A naturalization ceremony takes place in a United States federal court. When a ceremony is held in a school auditorium, gymnasium, on a football field or in any other public venue, the ceremony, despite the setting, is still considered a federal courtroom. The judge and the court demand respect as representatives of the federal government of the United States of America. It is crucial that everyone in attendance recognizes that their dress, behavior, and conduct must be respectful and honor the government, the judge, members of the court, the new citizens and their guests. An etiquette guide that outlines some of the appropriate behavior is listed below:


The appropriate dress for court is business casual. Clothing such as shorts, halters, tank tops, any clothing exposing the midriff or underclothing, beachwear, t-shirts with inappropriate graphics/wording are not allowed in the courtroom. Female students should wear modest blouses with skirts or pants, or dresses that don’t expose too much skin. Male students should wear slacks or khakis and with a nice shirt. Jeans are prohibited and clothing should be loose and not form-fitting.

Hats/headdresses are not permitted in the courtroom unless they are used for religious reasons.


All electronic devices should be turned off. This includes cellular phones, pagers, PDAs, iPods, cameras, camera phones, and all recording devices.

The judge must grant permission to record and/or photograph the naturalization ceremony. If this is your intention, you must be sure to ask for this permission well in advance of the ceremony. If you plan to record any portion of the ceremony and/or take photos, you must be sure to seek permission from the judge, the new citizens and the students. It is imperative to have a signed release form from each of your students if you plan to webcast the ceremony. Please be sure that your students understand that they are not permitted to record any part of the naturalization ceremony.

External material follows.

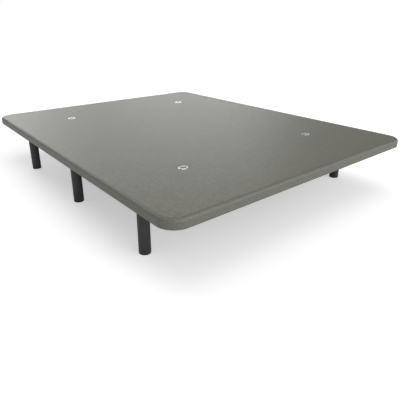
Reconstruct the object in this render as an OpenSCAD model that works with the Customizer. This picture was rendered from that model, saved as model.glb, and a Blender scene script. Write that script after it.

Food, beverage, tobacco, and chewing gum are strictly prohibited in the courtroom at all times.


At the beginning of the ceremony, the Clerk of Courts will enter the “courtroom” and ask everyone to rise. This means everyone in the courtroom will stand as the judge enters and calls the court to order. The Clerk will then state, “You may be seated.” At this time you will re-seat yourself and listen as court begins.

Please be respectful and do not speak during the naturalization ceremony. Not only does talking exhibit disrepect to the courts, but you might miss important information. Please be sure to listen attentively to what is said. You may leave the courtroom if an emergency arises. If you must leave do so quietly, trying not to disturb anyone.

The naturalization ceremony will conclude when the Clerk of Courts again states, “All rise.” This means everyone in the courtroom will stand as the judge exits and the court proceedings are concluded. The Clerk will then state, “You may be seated.” At this time the students will re-seat themselves until they are dismissed by their teacher.


We recommend that following the naturalization ceremony the school hosts a small reception to honor the new citizens and their family and friends. This is a wonderful opportunity for your students to interact with the new citizens, as well as the federal judge, and any other officials such as the U.S. Marshalls, and the Clerk of Courts. Below is a list of suggested items to ensure that the experience is extra special for everyone involved:

Your students are the hosts and hostesses of the reception; it is important that they display courteous behavior throughout the reception. Proper etiquette at the reception includes making sure everyone is comfortable and enjoying themselves. The students should direct all guests to beverages and food and make sure they are comfortable. As hosts and hostesses, the students should be sure to greet all guests properly. When introducing themselves, all students should greet guests with a smile, handshake, and then clearly state their name. The other person should introduce himself/herself to you. If he/she does not, the student may ask them for their name. The students should not be afraid if they are unable to pronounce the person’s name correctly. Please encourage your students to continue to try until he/she gets it right. This effort will please the guest and make him/her feel proud that the student has taken the time to learn how to properly recite the guest’s name.

Mingling is a great way for the students to find out about the people who have become citizens. All students should be prepared to ask a few questions of the guests. Please stress to your students that they should ask general questions: what country did you come from, how long have you been going through the naturalization process, why are you most excited to become an American citizen, and so on. Students should avoid negative and sensitive questions such as what were the hardships you endured in your home country. The student should listen to the guest’s answers and create follow-up questions based on the flow of the conversation.

As student hosts and hostesses, they should check to make sure that all guests have been through the reception line. If not, students can offer to bring a beverage or refreshment to the citizen. Please make sure your students understand that all guests should be served before the students go back for a second round of food or beverage. After the student has spent time with the guest, he/she may introduce him/her to another classmate. The student should congratulate the new citizen again and then proceed to visit with another citizen.


Here are a few tips and pointers to share with your students:
Always remember to say “please” and “thank you.”
Try not to interrupt when someone else is talking.
Say “excuse me” if you bump into someone.
Look others in the eye when speaking to them.
Don’t chew with your mouth open.
Before taking any photos, ask the person if you may take his/her picture.
In general, smile, be positive, sincere, respectful and friendly.


Following the ceremony, a student should be in charge of sending a thank you note to the following people: the judge, USCIS, the Clerk of Courts, any special guest speakers, volunteers, or anyone else who helped make the day a success.